People preaching on public property may be common now, but it was not always the case. Traditional Christian denominations kept their preaching within the confines of their established churches. Minority sects, especially those convinced that they have the truth and that established religion is evil, were forced to make an appeal directly to the public.

Such was the situation of Jehovah's Witnesses in the 1930s and 40s, who were especially vigorous in their work. Believing that all members are essentially ordained preachers, they also had a large number of people ready and willing to make the message public.

Unfortunately, most people were not interested in hearing this message. Even worse, because the message often vilified organized religion and painted the Catholic church as the worst of the lot, the message often offended people. Consequently, communities worked to keep the Jehovah's Witnesses out, and the Witnesses sued in response. One of the most significant cases was Cantwell v. Connecticut, a case which had important implications for all of the other battles being fought.

Newton Cantwell and his two sons traveled to New Haven, Connecticut, in order to promote their message as Jehovah's Witnesses. In New Haven, a statute required that anyone wishing to solicit funds or distribute materials had to apply for a license - if the official in charge found that they were a bona fide charity or religious, then a license would be granted. Otherwise, a license was denied.

The Cantwells did not apply for a license because, in their opinion, the government was in no position to certify Witnesses as a religion. As a result they were were convicted under a statute which forbade the unlicensed soliciting of funds for religious or charitable purposes, and also under a general charge of breach of the peace because they had been going door-to-door with books and pamphlets in a predominately Roman Catholic area, playing a record entitled "Enemies" which attacked Catholicism.

Cantwell claimed that the statute upon which their conviction was based violated their right to free speech by requiring a permit to solicit donations from people outside of their organization. The Supreme Court ruled soundly in favor of Cantwell, finding for the first time that the Free Exercise Clause of the First Amendment did indeed apply to the states.

The basic argument used by the Court was the fact that forcing people to seek a license in order to spread a religious message was an impermissible imposition of prior restraint. No government official should have the authority to decide what does and does not qualify as a religion; nor (as a consequence) can the government decide who gets to promote their message and who doesn't.

Although a city should have the power to decide what happens on the streets, the Court found that "...to condition the solicitation of aid for the perpetuation of religious views or systems upon a license, the grant of which rests in the exercise of a determination by state authority as to what is a religious cause, is to lay a forbidden burden upon the exercise of liberty protected by the Constitution."

This case set down the basic principle that people could not be prevented from promoting their religious beliefs in public, but several later cases touched upon related problems as various communities continued to search for ways to rid themselves of Jehovah's Witness evangelization.

In Cox v.
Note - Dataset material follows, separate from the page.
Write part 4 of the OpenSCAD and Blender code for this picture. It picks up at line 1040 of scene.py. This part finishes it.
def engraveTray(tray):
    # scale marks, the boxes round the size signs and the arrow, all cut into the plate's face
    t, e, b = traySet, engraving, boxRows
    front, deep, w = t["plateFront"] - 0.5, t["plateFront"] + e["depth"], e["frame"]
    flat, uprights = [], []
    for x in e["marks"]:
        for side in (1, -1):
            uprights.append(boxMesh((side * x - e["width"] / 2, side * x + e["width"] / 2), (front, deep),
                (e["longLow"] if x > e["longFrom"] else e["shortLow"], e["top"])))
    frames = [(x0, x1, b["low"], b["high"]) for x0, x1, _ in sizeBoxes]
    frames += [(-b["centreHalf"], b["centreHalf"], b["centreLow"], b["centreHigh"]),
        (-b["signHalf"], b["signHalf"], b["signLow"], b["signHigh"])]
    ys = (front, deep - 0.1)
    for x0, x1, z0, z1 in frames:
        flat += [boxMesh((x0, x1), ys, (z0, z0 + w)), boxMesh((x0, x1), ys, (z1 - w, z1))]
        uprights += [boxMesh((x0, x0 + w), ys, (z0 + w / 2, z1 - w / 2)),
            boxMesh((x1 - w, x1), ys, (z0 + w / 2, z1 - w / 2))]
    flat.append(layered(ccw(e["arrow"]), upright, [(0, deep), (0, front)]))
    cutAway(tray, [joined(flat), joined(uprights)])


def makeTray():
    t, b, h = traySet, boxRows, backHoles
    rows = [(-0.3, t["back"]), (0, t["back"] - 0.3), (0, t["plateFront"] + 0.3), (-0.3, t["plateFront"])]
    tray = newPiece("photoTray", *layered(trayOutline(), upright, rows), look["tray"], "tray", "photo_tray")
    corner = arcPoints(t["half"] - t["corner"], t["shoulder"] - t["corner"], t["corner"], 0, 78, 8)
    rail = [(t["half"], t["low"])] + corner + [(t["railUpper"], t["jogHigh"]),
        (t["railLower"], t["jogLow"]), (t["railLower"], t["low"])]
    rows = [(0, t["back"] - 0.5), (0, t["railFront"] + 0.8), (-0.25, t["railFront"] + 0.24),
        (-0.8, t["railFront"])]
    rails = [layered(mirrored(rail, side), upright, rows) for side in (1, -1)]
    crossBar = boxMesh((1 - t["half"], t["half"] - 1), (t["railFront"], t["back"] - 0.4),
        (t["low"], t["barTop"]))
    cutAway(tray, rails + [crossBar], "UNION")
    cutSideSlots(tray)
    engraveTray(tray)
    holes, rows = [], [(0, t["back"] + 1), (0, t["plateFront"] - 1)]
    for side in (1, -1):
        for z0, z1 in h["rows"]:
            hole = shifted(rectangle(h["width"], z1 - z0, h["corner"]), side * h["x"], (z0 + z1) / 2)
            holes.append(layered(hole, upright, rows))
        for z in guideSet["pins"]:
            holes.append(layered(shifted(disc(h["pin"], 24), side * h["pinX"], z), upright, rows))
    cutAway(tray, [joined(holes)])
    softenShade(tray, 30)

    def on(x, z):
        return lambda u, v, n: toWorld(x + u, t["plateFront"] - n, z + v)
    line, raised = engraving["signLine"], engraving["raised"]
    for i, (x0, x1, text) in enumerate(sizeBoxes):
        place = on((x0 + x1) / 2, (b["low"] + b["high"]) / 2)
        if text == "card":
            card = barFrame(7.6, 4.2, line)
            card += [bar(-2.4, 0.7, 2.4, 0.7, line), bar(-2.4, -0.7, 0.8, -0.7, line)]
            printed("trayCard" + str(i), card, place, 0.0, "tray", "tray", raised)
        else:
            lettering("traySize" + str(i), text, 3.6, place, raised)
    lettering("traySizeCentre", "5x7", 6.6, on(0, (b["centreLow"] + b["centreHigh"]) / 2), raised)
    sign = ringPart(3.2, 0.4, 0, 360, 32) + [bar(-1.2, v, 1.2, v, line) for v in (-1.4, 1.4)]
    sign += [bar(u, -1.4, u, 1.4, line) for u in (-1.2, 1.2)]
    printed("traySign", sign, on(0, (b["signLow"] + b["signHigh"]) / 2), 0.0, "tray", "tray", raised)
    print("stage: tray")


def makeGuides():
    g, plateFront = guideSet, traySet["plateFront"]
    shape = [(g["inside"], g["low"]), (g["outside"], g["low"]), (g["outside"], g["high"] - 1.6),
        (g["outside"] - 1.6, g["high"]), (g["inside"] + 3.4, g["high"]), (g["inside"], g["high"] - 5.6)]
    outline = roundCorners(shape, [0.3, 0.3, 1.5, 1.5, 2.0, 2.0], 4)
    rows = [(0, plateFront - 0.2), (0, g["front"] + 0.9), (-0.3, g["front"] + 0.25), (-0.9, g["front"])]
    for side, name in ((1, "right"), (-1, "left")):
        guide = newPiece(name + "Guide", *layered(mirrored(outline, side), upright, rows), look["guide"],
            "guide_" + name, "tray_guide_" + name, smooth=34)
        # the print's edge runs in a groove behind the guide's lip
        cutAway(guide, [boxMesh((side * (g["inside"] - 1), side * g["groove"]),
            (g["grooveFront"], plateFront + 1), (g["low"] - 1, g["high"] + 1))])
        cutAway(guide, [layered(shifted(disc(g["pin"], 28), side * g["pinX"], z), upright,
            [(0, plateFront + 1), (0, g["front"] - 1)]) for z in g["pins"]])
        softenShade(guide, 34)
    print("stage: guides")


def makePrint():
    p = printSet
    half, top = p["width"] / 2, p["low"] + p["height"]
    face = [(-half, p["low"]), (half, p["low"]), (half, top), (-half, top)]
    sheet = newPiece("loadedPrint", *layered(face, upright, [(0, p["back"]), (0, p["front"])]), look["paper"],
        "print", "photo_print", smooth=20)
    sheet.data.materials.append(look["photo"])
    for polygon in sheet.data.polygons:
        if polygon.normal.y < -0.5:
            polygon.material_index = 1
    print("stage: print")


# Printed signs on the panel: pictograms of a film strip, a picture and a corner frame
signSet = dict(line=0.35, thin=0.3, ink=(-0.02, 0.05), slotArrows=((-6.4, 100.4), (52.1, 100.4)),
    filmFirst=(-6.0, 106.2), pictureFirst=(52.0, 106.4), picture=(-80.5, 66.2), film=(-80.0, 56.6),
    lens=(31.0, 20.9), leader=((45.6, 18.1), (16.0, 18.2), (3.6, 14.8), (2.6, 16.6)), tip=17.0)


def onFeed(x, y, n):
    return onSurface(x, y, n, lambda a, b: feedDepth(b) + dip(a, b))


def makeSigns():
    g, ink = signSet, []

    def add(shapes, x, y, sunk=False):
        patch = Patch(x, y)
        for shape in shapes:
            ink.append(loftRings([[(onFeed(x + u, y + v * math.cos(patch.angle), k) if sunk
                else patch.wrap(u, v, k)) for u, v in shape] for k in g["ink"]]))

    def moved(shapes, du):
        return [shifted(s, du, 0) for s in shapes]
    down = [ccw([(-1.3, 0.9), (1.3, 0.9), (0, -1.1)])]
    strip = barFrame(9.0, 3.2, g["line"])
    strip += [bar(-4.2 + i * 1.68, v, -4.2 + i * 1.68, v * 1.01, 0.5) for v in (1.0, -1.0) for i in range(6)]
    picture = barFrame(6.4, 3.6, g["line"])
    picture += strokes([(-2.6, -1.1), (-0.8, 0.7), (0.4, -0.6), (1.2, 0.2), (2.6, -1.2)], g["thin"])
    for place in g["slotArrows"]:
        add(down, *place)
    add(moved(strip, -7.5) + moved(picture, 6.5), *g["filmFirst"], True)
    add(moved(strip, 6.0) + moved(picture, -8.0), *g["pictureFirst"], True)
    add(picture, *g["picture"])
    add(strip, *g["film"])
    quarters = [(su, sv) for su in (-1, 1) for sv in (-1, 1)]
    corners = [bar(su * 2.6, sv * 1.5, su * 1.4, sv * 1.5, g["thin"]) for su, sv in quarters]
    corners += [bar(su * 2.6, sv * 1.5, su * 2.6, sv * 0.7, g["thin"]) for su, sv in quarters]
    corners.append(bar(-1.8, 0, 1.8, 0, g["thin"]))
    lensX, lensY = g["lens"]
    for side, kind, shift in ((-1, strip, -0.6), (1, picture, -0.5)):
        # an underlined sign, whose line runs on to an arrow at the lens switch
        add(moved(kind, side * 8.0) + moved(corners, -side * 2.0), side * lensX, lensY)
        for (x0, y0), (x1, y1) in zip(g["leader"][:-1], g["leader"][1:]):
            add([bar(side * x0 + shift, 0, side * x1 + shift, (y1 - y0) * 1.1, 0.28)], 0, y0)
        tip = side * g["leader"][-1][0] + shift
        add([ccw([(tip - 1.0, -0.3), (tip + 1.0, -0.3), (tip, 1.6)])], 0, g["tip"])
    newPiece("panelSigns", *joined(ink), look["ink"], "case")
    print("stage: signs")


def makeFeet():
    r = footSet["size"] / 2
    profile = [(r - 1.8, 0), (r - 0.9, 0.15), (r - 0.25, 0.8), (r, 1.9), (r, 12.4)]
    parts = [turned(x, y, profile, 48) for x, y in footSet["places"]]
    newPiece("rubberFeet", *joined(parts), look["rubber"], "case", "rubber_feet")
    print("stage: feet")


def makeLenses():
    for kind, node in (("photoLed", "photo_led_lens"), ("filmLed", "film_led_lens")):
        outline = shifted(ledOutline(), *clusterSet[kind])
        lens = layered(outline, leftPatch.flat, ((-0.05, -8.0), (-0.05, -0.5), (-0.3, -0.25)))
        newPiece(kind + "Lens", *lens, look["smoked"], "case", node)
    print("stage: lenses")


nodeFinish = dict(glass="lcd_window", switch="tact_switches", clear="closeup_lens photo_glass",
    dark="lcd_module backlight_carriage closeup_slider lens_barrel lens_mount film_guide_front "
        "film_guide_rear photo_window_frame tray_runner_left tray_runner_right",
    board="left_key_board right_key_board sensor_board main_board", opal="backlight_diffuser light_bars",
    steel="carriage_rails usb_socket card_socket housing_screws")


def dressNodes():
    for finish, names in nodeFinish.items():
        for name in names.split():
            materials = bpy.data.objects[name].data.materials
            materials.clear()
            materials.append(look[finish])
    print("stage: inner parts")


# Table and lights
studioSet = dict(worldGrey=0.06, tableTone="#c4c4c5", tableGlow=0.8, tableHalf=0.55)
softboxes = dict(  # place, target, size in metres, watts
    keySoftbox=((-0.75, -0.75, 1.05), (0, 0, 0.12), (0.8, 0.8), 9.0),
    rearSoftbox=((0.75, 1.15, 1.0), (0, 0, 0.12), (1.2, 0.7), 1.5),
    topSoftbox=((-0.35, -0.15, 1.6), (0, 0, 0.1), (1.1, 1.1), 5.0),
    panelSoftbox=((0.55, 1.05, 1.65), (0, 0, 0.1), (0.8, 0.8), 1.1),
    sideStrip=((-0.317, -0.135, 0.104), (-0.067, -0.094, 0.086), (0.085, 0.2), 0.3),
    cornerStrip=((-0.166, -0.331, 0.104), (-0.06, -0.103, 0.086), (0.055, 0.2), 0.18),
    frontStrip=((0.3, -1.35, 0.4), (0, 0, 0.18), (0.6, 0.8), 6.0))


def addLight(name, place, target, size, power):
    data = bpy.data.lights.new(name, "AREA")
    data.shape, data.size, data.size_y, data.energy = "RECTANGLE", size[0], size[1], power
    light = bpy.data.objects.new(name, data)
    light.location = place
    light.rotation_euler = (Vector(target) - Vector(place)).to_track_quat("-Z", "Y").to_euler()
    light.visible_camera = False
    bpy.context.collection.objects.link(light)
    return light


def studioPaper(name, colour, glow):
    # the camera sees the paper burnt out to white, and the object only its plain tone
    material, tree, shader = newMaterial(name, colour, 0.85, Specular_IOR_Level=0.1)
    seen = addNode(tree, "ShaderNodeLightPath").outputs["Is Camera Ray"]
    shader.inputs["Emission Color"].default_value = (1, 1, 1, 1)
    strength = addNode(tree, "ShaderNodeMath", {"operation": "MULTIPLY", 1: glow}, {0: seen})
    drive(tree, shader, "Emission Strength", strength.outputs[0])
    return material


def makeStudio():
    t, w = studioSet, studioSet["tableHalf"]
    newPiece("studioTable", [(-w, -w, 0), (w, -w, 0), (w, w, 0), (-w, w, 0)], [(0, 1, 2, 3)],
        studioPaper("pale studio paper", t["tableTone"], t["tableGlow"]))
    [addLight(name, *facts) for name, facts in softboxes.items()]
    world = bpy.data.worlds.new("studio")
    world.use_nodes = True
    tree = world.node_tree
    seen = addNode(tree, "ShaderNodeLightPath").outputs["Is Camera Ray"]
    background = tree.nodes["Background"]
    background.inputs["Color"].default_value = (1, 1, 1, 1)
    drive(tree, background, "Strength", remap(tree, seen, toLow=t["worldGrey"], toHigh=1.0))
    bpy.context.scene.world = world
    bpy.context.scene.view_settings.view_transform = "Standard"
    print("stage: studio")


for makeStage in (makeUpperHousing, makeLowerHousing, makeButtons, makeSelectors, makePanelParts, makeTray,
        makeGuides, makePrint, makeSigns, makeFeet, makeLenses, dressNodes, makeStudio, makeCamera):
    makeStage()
New Hampshire, the Court ruled that a city could require people to apply for a license in order to hold a parade. Although the government cannot refuse a license based upon a groups viewpoint, the fact that extra costs and work are incurred are sufficient to justify licensing.

In Jones v. Opelika 1, the Court ruled that people selling religious material could be required to get a license because this same requirement was placed upon people selling other material. A year later, in Jones v. Opelika 2, this first ruling was reversed when requiring licensing for merely distributing religious literature in exchange for voluntary donations was challenged.

The Court found that it was unconstitutional to restrict freedom of speech only to those who could afford to pay for it, thus striking down any fees charged for the privilege of distributing literature. This finding was upheld in Murdock v. Pennsylvania, where other laws requiring a license to sell religious material were struck down.

In Prince. v. Massachusetts, the Court found that child labor laws did indeed apply to children distributing religious literature. Although the guardian of the child in question claimed that children were also de facto ministers, the Court rejected this.

According to the Court, the State has broad powers to oversee the acts and treatment of children. Parental authority may be restricted when doing so is in the interests of a child's welfare. While children share many of the rights of adults, they face different potential harms from similar activities.

The Prince ruling has further application today in the question of blood transfusions. Jehovah's Witnesses refuse blood transfusions, even to save their lives, because they consider it to be against the will of God. Despite this, children can be forced to accept them based upon the reasoning in the Prince case: namely, that the state has broad powers to protect the interests of children and that the free exercise rights of children are narrower than those of adults.